------ Data records ------

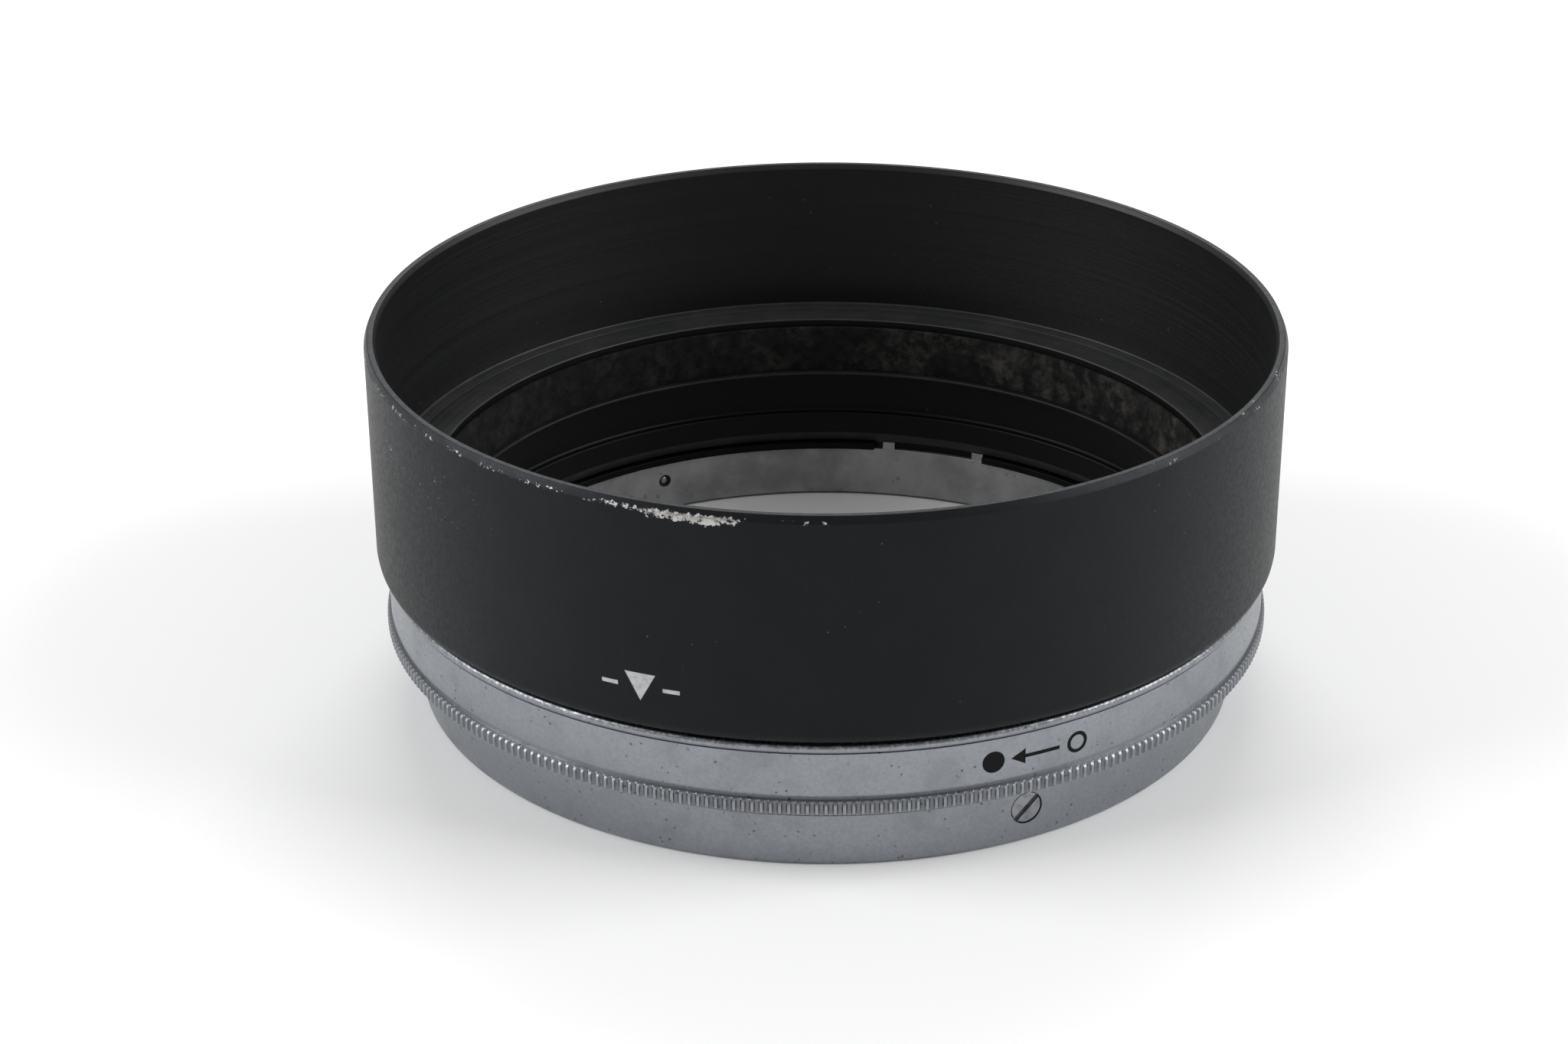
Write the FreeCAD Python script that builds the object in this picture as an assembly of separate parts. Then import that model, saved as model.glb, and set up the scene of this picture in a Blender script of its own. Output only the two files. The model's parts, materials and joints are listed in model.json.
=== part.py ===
"""Clamp-on lens hood: black cylindrical shroud on a satin chrome base with a knurled clamping ring.

Millimetres, +Z up and along the optical axis, origin on that axis at the base ring's foot.
The hood stands on the base ring; the shroud's mouth is at the top. The front is -Y, the right is +X.
Turning the knurled ring clockwise, seen from above, runs three spiral cams in its bore over the
followers of three pivoted jaws, and the jaws close on the 60 mm lens rim pushed in from below.
"""

import FreeCAD, Part

import math
import os

from FreeCAD import Vector

AXIS = Vector(0, 0, 1)
ORIGIN = Vector(0, 0, 0)

# ---- driving dimensions ----
TOTAL_HEIGHT = 29.2
SHROUD_R = 35.0
BASE_R = 32.0
BASE_HEIGHT = 4.18
RING_BOTTOM_Z = 5.6
RING_TOP_Z = 11.2
SHROUD_BOTTOM_Z = 11.45
LEDGE_Z = 16.6
RUNNING_GAP = 0.05           # between pieces that turn on each other
SEAT_GAP = 0.02              # between pieces that are screwed or pressed together
OVERCUT = 0.1                # how far a cutter or a fused root reaches past the surface

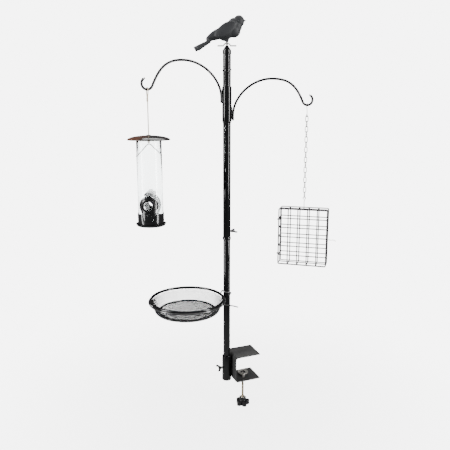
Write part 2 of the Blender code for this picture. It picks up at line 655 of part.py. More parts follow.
def feeder():
    """The tube feeder: everything hangs from the cord below the left arm's hook."""
    hang = hook_point(LEFT_ARM_YAW, UPPER_SLEEVE_Z, LEFT_RISE, LEFT_DROP)
    roof_top = hang.z - CORD_LENGTH_TO_ROOF
    rim = roof_top - ROOF_H
    tube_top = rim - TUBE_UNDER_ROOF
    tube_bottom = tube_top - TUBE_LENGTH
    centre = Vector((hang.x, hang.y, 0))

    r, t = ROOF_D / 2, ROOF_T
    outer = [(ROOF_HOLE_D / 2, roof_top)]
    for i in range(1, 6):
        a = math.pi / 2 * i / 6
        outer.append((r * math.sin(a), rim + t + (ROOF_H - t) * math.cos(a) ** 1.15))
    outer += [(r, rim + t), (r, rim)]
    inner = [(x - t * 0.6 if x > r * 0.5 else x, z - t) for x, z in outer[-3::-1]]
    turned("feeder_roof", outer + inner, SATIN, centre, steps=ROUND_STEPS, loop=True)

    tube = pipe("feeder_tube", TUBE_D / 2, TUBE_D / 2 - TUBE_WALL, tube_bottom, tube_top, CLEAR,
                centre, steps=ROUND_STEPS)
    port_z = tube_top - PORT_BELOW_TOP
    for name, angle in (("front_port", PORT_YAW), ("back_port", PORT_YAW + 180)):
        out = around(angle, 1) - around(0, 0)
        opening = rod(name + "_opening", PORT_HOLE_D / 2, TUBE_D / 4, TUBE_D, None,
                      centre + Vector((0, 0, port_z)), facing(out), group="cutters")
        boolean(tube, opening, "DIFFERENCE")
        port(name, out, centre, port_z)

    # the bail crosses inside the tube's top and rises to the knot
    bail_z = tube_top - BAIL_BELOW_TOP
    side = TUBE_D / 2 - TUBE_WALL - 2 * FIT - BAIL_D / 2
    half = [(TUBE_D / 2 + BAIL_PROUD, 0, -BAIL_DROP), (TUBE_D / 2 - TUBE_WALL, 0, -BAIL_DROP),
            (side - 0.0015, 0, -BAIL_DROP + 0.0035), (side * 0.55, 0, -0.010), (0.004, 0, -0.0005)]
    across = rod("bail_holes", BAIL_D / 2 + FIT, -TUBE_D, TUBE_D, None,
                 centre + Vector((0, 0, bail_z - BAIL_DROP)), facing(yaw(LEFT_ARM_YAW) @ Vector((1, 0, 0))),
                 steps=12, group="cutters")
    boolean(tube, across, "DIFFERENCE")
    points = smooth(half + [(-x, y, z) for x, y, z in half[::-1]], 3)
    meshed(wire("feeder_bail", points, BAIL_D, BLACK, sides=6, at=centre + Vector((0, 0, bail_z)),
                turn=yaw(LEFT_ARM_YAW)))

    # the cord: a doubled loop over the hook, then down through the roof to the bail
    rest = ROD_D / 2 + CORD_D / 2 + GAP
    loop_low = -CORD_LOOP_DROP
    knot_z = bail_z + BAIL_D / 2 + KNOT_H / 2 + 2 * GAP
    end = knot_z + KNOT_H / 2 + GAP - hang.z
    across = yaw(LEFT_ARM_YAW + 90)
    path = [(0.0, 0, end), (0.0, 0, (end + loop_low) / 2), (0.0, 0, loop_low - 0.014),
            (0.0016, 0, loop_low), (LOOP_R * 0.99, 0, -0.006)]
    path += [(x, 0, z) for x, z in arc(0, rest - LOOP_R, LOOP_R, 10, 170, 4)]
    path += [(-LOOP_R * 0.99, 0, -0.006), (-0.0030, 0, loop_low), (-0.0032, 0, loop_low - 0.012)]
    meshed(wire("feeder_cord", smooth(path, 2), CORD_D, CORD, at=hang, turn=across))
    h = KNOT_H / 2
    knot = [(0, h), (h * 0.83, h * 0.6), (h * 1.05, 0), (h * 0.83, -h * 0.6), (0, -h)]
    turned("feeder_knot", knot, CORD, Vector((hang.x, hang.y, knot_z)), steps=12)

    base(centre, tube_bottom, port_z)
    baffle = [(-BAFFLE_W / 2, 0), (BAFFLE_W / 2, 0), (BAFFLE_W / 2, BAFFLE_H * 0.55),
              (BAFFLE_W * 0.3, BAFFLE_H), (-BAFFLE_W * 0.3, BAFFLE_H), (-BAFFLE_W / 2, BAFFLE_H * 0.55)]
    lie = yaw(PORT_YAW + 90) @ Matrix.Rotation(math.radians(90), 3, "X")
    clear = 2 * math.sqrt((TUBE_D / 2 - TUBE_WALL - FIT) ** 2 - (BAFFLE_W / 2) ** 2)
    meshed(sheet("seed_baffle", baffle, clear, PLASTIC,
                 centre + Vector((0, 0, port_z + PORT_HOLE_D / 2 + 0.012)), lie))


def port_blank(name, out, centre, z, spare, look, group="bird_feeding_station"):
    """A thick upright slab of the port's tear shape, grown by spare, across one side of the tube."""
    tail = PORT_TAIL_W / 2 + spare
    outline = arc(0, 0, PORT_D / 2 + spare, -35, 215, 14)
    outline += [(-tail, -PORT_TAIL - spare), (tail, -PORT_TAIL - spare)]
    upright = Matrix((Vector((0, 0, 1)).cross(out), (0, 0, 1), out)).transposed()
    place = centre + Vector((0, 0, z)) + out * (TUBE_D / 2)
    return meshed(sheet(name, outline, TUBE_D * 0.9, look, place, upright, group))


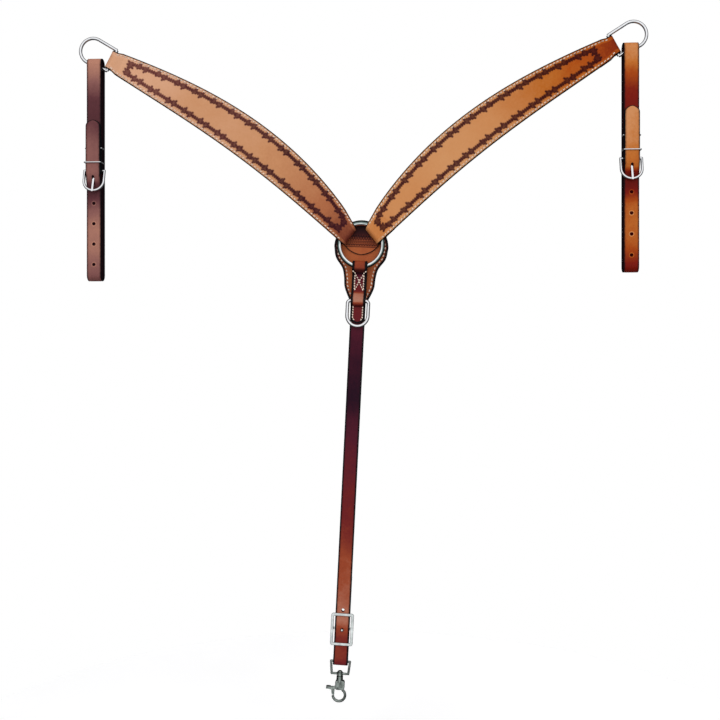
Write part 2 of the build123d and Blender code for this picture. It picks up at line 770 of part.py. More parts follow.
def make_snap_bail():
    """Wire stirrup through the strap's fold, with a hub below for the swivel."""
    plane = girth_face(SNAP_MID)
    low = BAIL_BAR + BAIL_DROP
    with BuildPart() as bail:
        with BuildLine(plane):
            Polyline(
                (-BAIL_HALF, -BAIL_BAR),
                (BAIL_HALF, -BAIL_BAR),
                (BAIL_HALF - BAIL_TAPER, -low),
                (BAIL_TAPER - BAIL_HALF, -low),
                (-BAIL_HALF, -BAIL_BAR),
            )
        with BuildSketch(Plane(origin=plane.from_local_coords((-BAIL_HALF, -BAIL_BAR)),
                               x_dir=(0, -1, 0), z_dir=ACROSS)):
            Circle(BAIL_WIRE)
        sweep(transition=Transition.ROUND)
        with BuildSketch(girth_cross(SNAP_MID, low + HUB_RADIUS / 2)):
            Circle(HUB_RADIUS)
        extrude(amount=HUB_RADIUS)
        with BuildSketch(girth_cross(SNAP_MID, low + HUB_RADIUS)):
            Circle(SWIVEL_RADIUS + RUNNING_GAP)
        extrude(amount=2 * HUB_RADIUS + 2, mode=Mode.SUBTRACT)
    save(bail, "snap_bail")


def make_swivel_rivet():
    """Headed pin that turns in the bail's hub and is fixed in the snap's body."""
    seat = BAIL_BAR + BAIL_DROP - HUB_RADIUS / 2
    with BuildPart() as rivet:
        with BuildSketch(girth_cross(SNAP_MID, BODY_TOP + 3)):
            Circle(SWIVEL_RADIUS)
        extrude(amount=BODY_TOP + 3 - seat + 1)
        with BuildSketch(girth_cross(SNAP_MID, seat - 0.2)):
            Circle(SWIVEL_HEAD)
        extrude(amount=2.4)
        fillet(rivet.edges().sort_by(Axis.Z)[-1], 1.6)
    save(rivet, "snap_swivel_rivet")


def make_snap_body():
    """Neck, slotted body and round hook in one casting."""
    plane = girth_face(SNAP_MID)
    neck_top = BODY_TOP - 4.0
    leave, lowest, finish = [
        (HOOK_RADIUS * cos(radians(a)), -HOOK_CENTRE + HOOK_RADIUS * sin(radians(a)))
        for a in HOOK_ANGLES
    ]
    turn = radians(HOOK_ANGLES[0])
    with BuildPart() as body:
        with BuildSketch(girth_face(SNAP_MID - BODY_THICK / 2)):
            with Locations((0.8, -GATE_PIN - 1.3)):
                RectangleRounded(BODY_SIZE, BODY_SIZE, 3.4)
        extrude(amount=BODY_THICK)
        fillet(body.faces().filter_by(Axis.Y).edges(), 1.2)
        with BuildSketch(girth_cross(SNAP_MID, GATE_PIN - 3)):
            Circle(NECK_RADIUS)
        extrude(amount=GATE_PIN - 3 - neck_top)
        with BuildLine(plane):
            ThreePointArc(leave, lowest, finish)
        with BuildSketch(Plane(origin=plane.from_local_coords(leave), x_dir=(0, -1, 0),
                               z_dir=ACROSS * sin(turn) - UP * cos(turn))):
            Circle(HOOK_WIRE)
        sweep()
        with BuildSketch(girth_face(SNAP_MID - 2.3)):
            with Locations((-4.5, -GATE_PIN - 4.7)):
                Rectangle(16.4, 20)
        extrude(amount=4.6, mode=Mode.SUBTRACT)
        with BuildSketch(girth_face(SNAP_MID - 6)):
            with Locations((GATE_PIN_ACROSS, -GATE_PIN)):
                Circle(PIN_RADIUS)
        extrude(amount=12, mode=Mode.SUBTRACT)
        with BuildSketch(girth_cross(SNAP_MID, BODY_TOP + 3)):
            Circle(SWIVEL_RADIUS)
        extrude(amount=20, mode=Mode.SUBTRACT)
    save(body, "snap_body")


def make_gate_pin():
    """Cross pin, its ends a touch proud of the body."""
    half = BODY_THICK / 2 + 0.1
    with BuildPart() as pin:
        with BuildSketch(girth_face(SNAP_MID - half)):
            with Locations((GATE_PIN_ACROSS, -GATE_PIN)):
                Circle(PIN_RADIUS)
        extrude(amount=2 * half)
    save(pin, "snap_gate_pin")


def make_snap_trigger():
    """Thumb lever to the left and a gate that closes the hook, turning on the pin."""
    gate_outer = -GATE_PIN - sqrt(GATE_REACH**2 - (GATE_OUTER - GATE_PIN_ACROSS)**2)
    gate_inner = -GATE_PIN - sqrt(GATE_REACH**2 - (GATE_INNER - GATE_PIN_ACROSS)**2)
    with BuildPart() as trigger:
        with BuildSketch(girth_face(SNAP_MID - 0.4)):
            with Locations((GATE_PIN_ACROSS, -GATE_PIN)):
                Circle(3.4)
            with BuildLine():
                Polyline(
                    (GATE_PIN_ACROSS, -GATE_PIN + 3.2),
                    (-9, -GATE_PIN - 4.2),
                    (-22.0, -GATE_PIN - 4.5),
                    (-22.6, -GATE_PIN - 7.9),
                    (-13.6, -GATE_PIN - 10.2),
                    (GATE_OUTER, gate_outer),
                    (GATE_INNER, gate_inner),
                    (-7.6, -GATE_PIN - 8.7),
                    (-1.0, -GATE_PIN - 3.2),
                    close=True,
                )
            make_face()
            with Locations((GATE_PIN_ACROSS, -GATE_PIN)):
                Circle(PIN_RADIUS + RUNNING_GAP, mode=Mode.SUBTRACT)
        extrude(amount=TRIGGER_THICK)
        with BuildSketch(girth_face(SNAP_MID - 3.2)):
            with Locations((-18.6, -GATE_PIN - 6.3)):
                RectangleRounded(8, 4.4, 1.4)
        extrude(amount=6.4)
    save(trigger, "snap_trigger")


def make_snap_spring():
    """Coil on the gate pin, beside the trigger."""
    with BuildPart() as spring:
        for i in range(SPRING_COILS):
            with BuildSketch(girth_face(SNAP_MID - 0.4)):
                with Locations((GATE_PIN_ACROSS, -GATE_PIN)):
                    Circle(2.5)
                    Circle(PIN_RADIUS + 0.2, mode=Mode.SUBTRACT)
            extrude(amount=-SPRING_WIRE * (i + 1))
    save(spring, "snap_spring")


make_ring()
make_safe()
make_disc()
make_hanger()
make_tie_down_dee()
make_girth_top()
make_girth_strap()
make_conway_buckle()
make_snap_bail()
make_swivel_rivet()
make_snap_body()
make_gate_pin()
make_snap_trigger()
make_snap_spring()
for wing_side in ("left", "right"):
    make_ring_loop(wing_side)
    make_wing_face(wing_side)
    make_wing_lining(wing_side)
    make_shoulder_dee(wing_side)
    make_tug_strap(wing_side)
    make_tug_buckle(wing_side)
    make_tug_tongue(wing_side)
    make_keeper(wing_side, "lower_keeper", LOWER_KEEPER, TIP_FRONT + TUG_THICK / 2 + KEEPER_WIRE + 0.4)
    make_keeper(wing_side, "upper_keeper", UPPER_KEEPER, TUG_RUN + TUG_THICK / 2 + KEEPER_WIRE + 0.3)
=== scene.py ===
from math import cos, pi, radians, sin, tan

import bmesh
import bpy
import numpy as np
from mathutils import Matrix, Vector


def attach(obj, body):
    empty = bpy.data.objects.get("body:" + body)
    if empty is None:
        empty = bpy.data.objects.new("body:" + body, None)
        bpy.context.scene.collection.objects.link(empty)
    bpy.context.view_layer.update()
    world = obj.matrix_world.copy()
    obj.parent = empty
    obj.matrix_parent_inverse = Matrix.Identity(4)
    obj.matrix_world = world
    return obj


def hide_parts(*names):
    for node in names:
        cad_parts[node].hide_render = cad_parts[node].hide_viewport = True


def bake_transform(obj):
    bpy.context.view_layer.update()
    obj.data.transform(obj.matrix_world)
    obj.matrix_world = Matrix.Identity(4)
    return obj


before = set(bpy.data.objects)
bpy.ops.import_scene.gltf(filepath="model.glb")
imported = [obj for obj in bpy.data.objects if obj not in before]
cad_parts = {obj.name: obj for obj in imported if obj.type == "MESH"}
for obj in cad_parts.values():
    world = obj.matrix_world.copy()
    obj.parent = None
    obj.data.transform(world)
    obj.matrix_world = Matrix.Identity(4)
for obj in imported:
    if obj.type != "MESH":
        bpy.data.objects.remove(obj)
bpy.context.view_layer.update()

# Western contoured breast collar, hung up by its shoulder dees.
# Soft pieces are worked out in millimetres, as the CAD is, and put in place in metres.
# "front" is distance towards the viewer, so y = -front.

MM = 0.001
rng = np.random.default_rng(7)

# ---- the driving dimensions that the leather shares with the CAD, mm and degrees ----
WING_REACH, WING_START, WING_RISE, WING_SKEW = 543.0, 23.8, 30.6, 0.88
END_HALF_WIDTH, BULGE, BULGE_SKEW, BULGE_FULL = 16.15, 18.2, 0.85, 0.8
WING_ANGLES = {"left": 36.6, "right": 37.9}
SIDES = ("left", "right")
WING_LEATHER, LINING_THICK = 3.0, 2.4
FLEX_REACH = 62.0
DEE_TRIM, TRIM_EXTRA, TRIM_TAPER = 531.0, 0.2, 0.35     # leather cut narrower beside the dee's legs
CREASE_REACH, CREASE_HALF = 22.3, 17.3
RING_FOLD, DEE_FOLD = 5.85, 4.55       # middle of the leather round the ring's wire and the dee's bar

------

[Task goal] Exact duplication is required for the lines above, from the line that contains "make_ring()" to the line that contains "cad_parts[node].hide_render = cad_parts[node].hide_viewport", inclusive; omit all others.

[Solution to this problem]
make_ring()
make_safe()
make_disc()
make_hanger()
make_tie_down_dee()
make_girth_top()
make_girth_strap()
make_conway_buckle()
make_snap_bail()
make_swivel_rivet()
make_snap_body()
make_gate_pin()
make_snap_trigger()
make_snap_spring()
for wing_side in ("left", "right"):
    make_ring_loop(wing_side)
    make_wing_face(wing_side)
    make_wing_lining(wing_side)
    make_shoulder_dee(wing_side)
    make_tug_strap(wing_side)
    make_tug_buckle(wing_side)
    make_tug_tongue(wing_side)
    make_keeper(wing_side, "lower_keeper", LOWER_KEEPER, TIP_FRONT + TUG_THICK / 2 + KEEPER_WIRE + 0.4)
    make_keeper(wing_side, "upper_keeper", UPPER_KEEPER, TUG_RUN + TUG_THICK / 2 + KEEPER_WIRE + 0.3)
=== scene.py ===
from math import cos, pi, radians, sin, tan

import bmesh
import bpy
import numpy as np
from mathutils import Matrix, Vector


def attach(obj, body):
    empty = bpy.data.objects.get("body:" + body)
    if empty is None:
        empty = bpy.data.objects.new("body:" + body, None)
        bpy.context.scene.collection.objects.link(empty)
    bpy.context.view_layer.update()
    world = obj.matrix_world.copy()
    obj.parent = empty
    obj.matrix_parent_inverse = Matrix.Identity(4)
    obj.matrix_world = world
    return obj


def hide_parts(*names):
    for node in names:
        cad_parts[node].hide_render = cad_parts[node].hide_viewport = True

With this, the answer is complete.